RAW DATA:
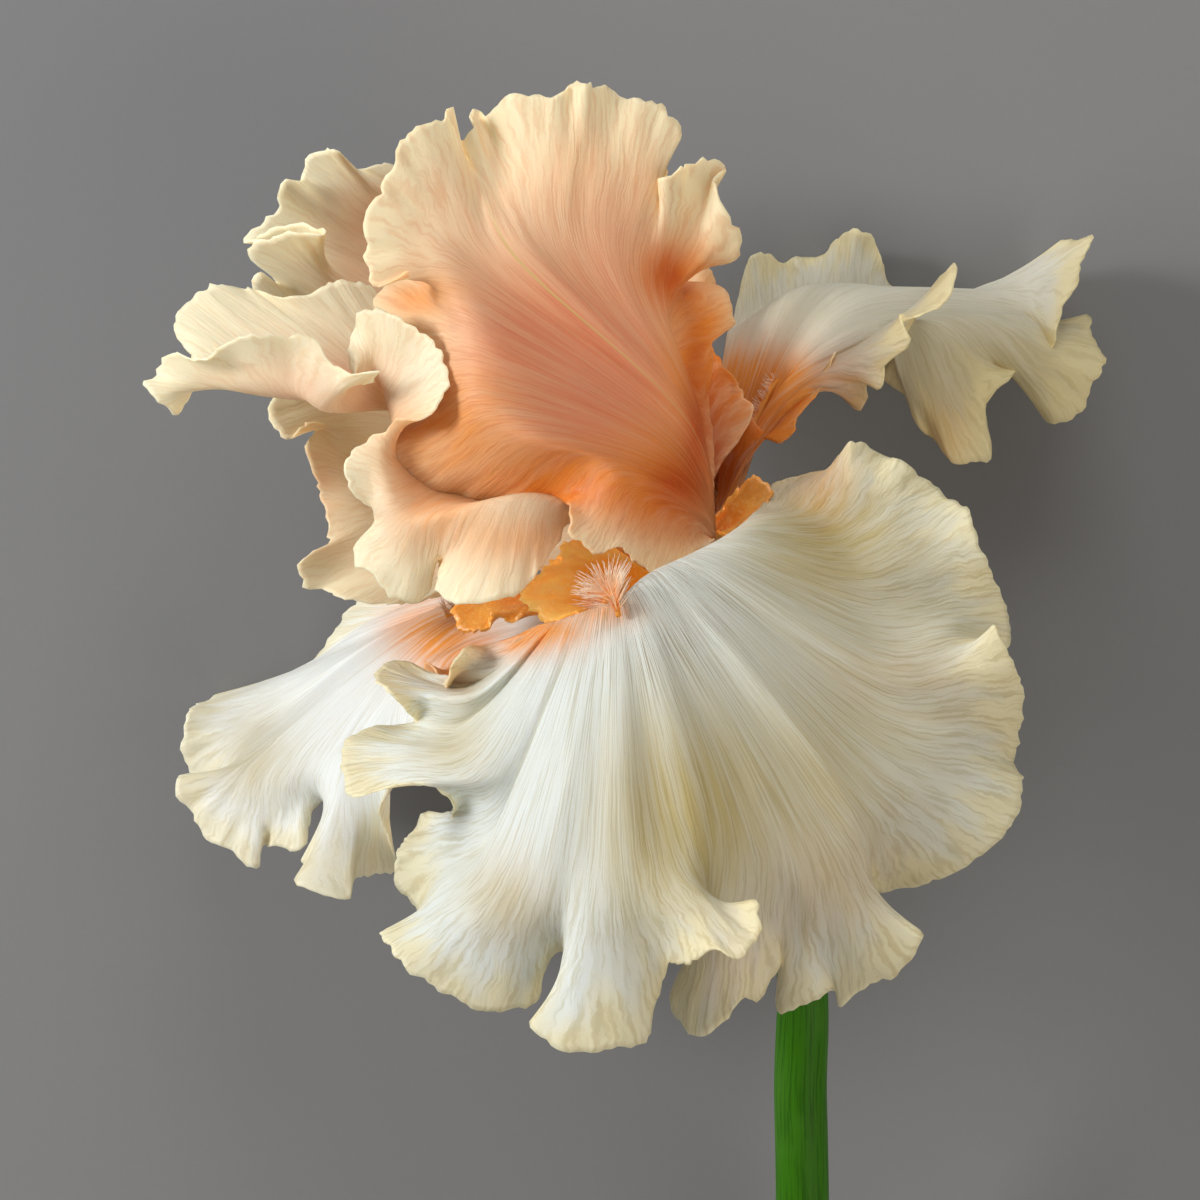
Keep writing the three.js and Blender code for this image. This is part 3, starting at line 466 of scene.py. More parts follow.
@dataclass(frozen=True)
class Stem:
    """A closed round stalk along a spine."""

    spine: Spine
    radii: Stops
    sides: int
    steps: int
    lobes: int = 0            # ridges that run along it
    ridge: float = 0.0        # their height as a share of the radius

    def grid(self) -> tuple[np.ndarray, np.ndarray, np.ndarray]:
        """The stalk's form.

        Returns:
            Points in millimetres, faces, and a map of turns round and share along.
        """
        shares = np.linspace(0, 1, self.steps + 1)
        angle = np.arange(self.sides) * 2 * math.pi / self.sides
        radius = profile(self.radii, shares)[:, None] * (1 + self.ridge * np.cos(self.lobes * angle))[None]
        ring = self.spine.wrapped(radius, angle)
        index = np.arange(radius.size).reshape(radius.shape)
        after = np.roll(index, -1, axis=1)
        foot, head = index.size, index.size + 1
        first = np.stack(np.broadcast_arrays(after[0], index[0], foot, foot), axis=-1)
        final = np.stack(np.broadcast_arrays(index[-1], after[-1], head, head), axis=-1)
        centres, _, _ = self.spine.frames(self.steps + 1)
        points = np.concatenate((ring.reshape(-1, 3), centres[:1], centres[-1:]))
        turns = np.append(np.tile(angle / (2 * math.pi), self.steps + 1), (0.5, 0.5))
        uv = np.stack((turns, np.append(np.repeat(shares, self.sides), (0, 1))), axis=-1)
        return points, np.concatenate((walls(index), first, final)), uv

    def mesh(self, name: str) -> bpy.types.Mesh:
        """The stalk as a mesh."""
        return new_mesh(name, *self.grid())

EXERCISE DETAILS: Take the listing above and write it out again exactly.

FINAL RESULT:
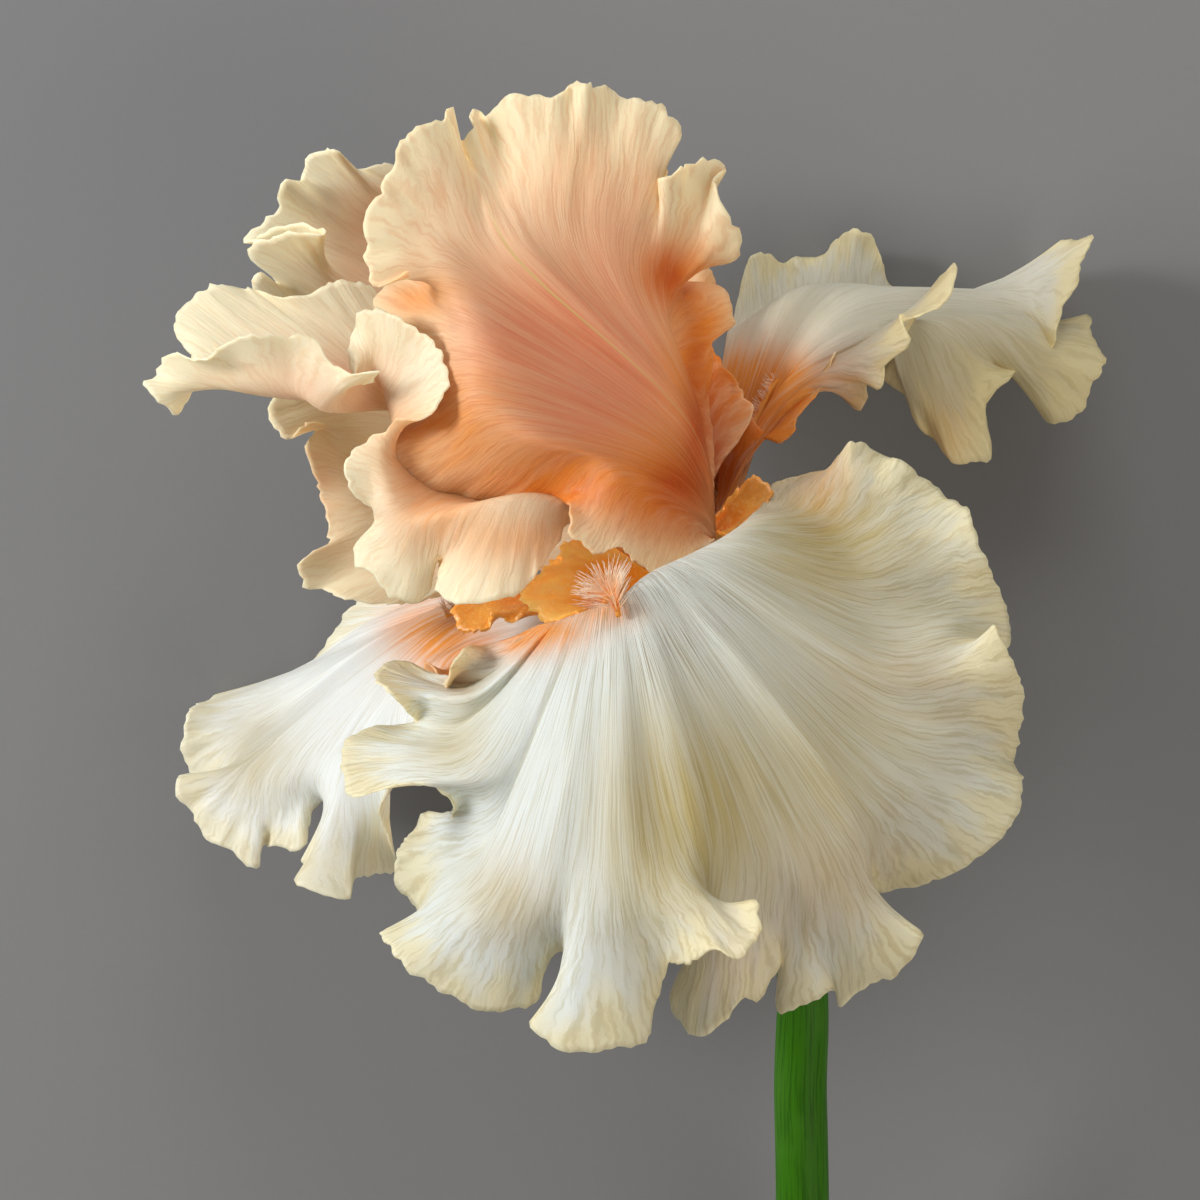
Keep writing the three.js and Blender code for this image. This is part 3, starting at line 466 of scene.py. More parts follow.
@dataclass(frozen=True)
class Stem:
    """A closed round stalk along a spine."""

    spine: Spine
    radii: Stops
    sides: int
    steps: int
    lobes: int = 0            # ridges that run along it
    ridge: float = 0.0        # their height as a share of the radius

    def grid(self) -> tuple[np.ndarray, np.ndarray, np.ndarray]:
        """The stalk's form.

        Returns:
            Points in millimetres, faces, and a map of turns round and share along.
        """
        shares = np.linspace(0, 1, self.steps + 1)
        angle = np.arange(self.sides) * 2 * math.pi / self.sides
        radius = profile(self.radii, shares)[:, None] * (1 + self.ridge * np.cos(self.lobes * angle))[None]
        ring = self.spine.wrapped(radius, angle)
        index = np.arange(radius.size).reshape(radius.shape)
        after = np.roll(index, -1, axis=1)
        foot, head = index.size, index.size + 1
        first = np.stack(np.broadcast_arrays(after[0], index[0], foot, foot), axis=-1)
        final = np.stack(np.broadcast_arrays(index[-1], after[-1], head, head), axis=-1)
        centres, _, _ = self.spine.frames(self.steps + 1)
        points = np.concatenate((ring.reshape(-1, 3), centres[:1], centres[-1:]))
        turns = np.append(np.tile(angle / (2 * math.pi), self.steps + 1), (0.5, 0.5))
        uv = np.stack((turns, np.append(np.repeat(shares, self.sides), (0, 1))), axis=-1)
        return points, np.concatenate((walls(index), first, final)), uv

    def mesh(self, name: str) -> bpy.types.Mesh:
        """The stalk as a mesh."""
        return new_mesh(name, *self.grid())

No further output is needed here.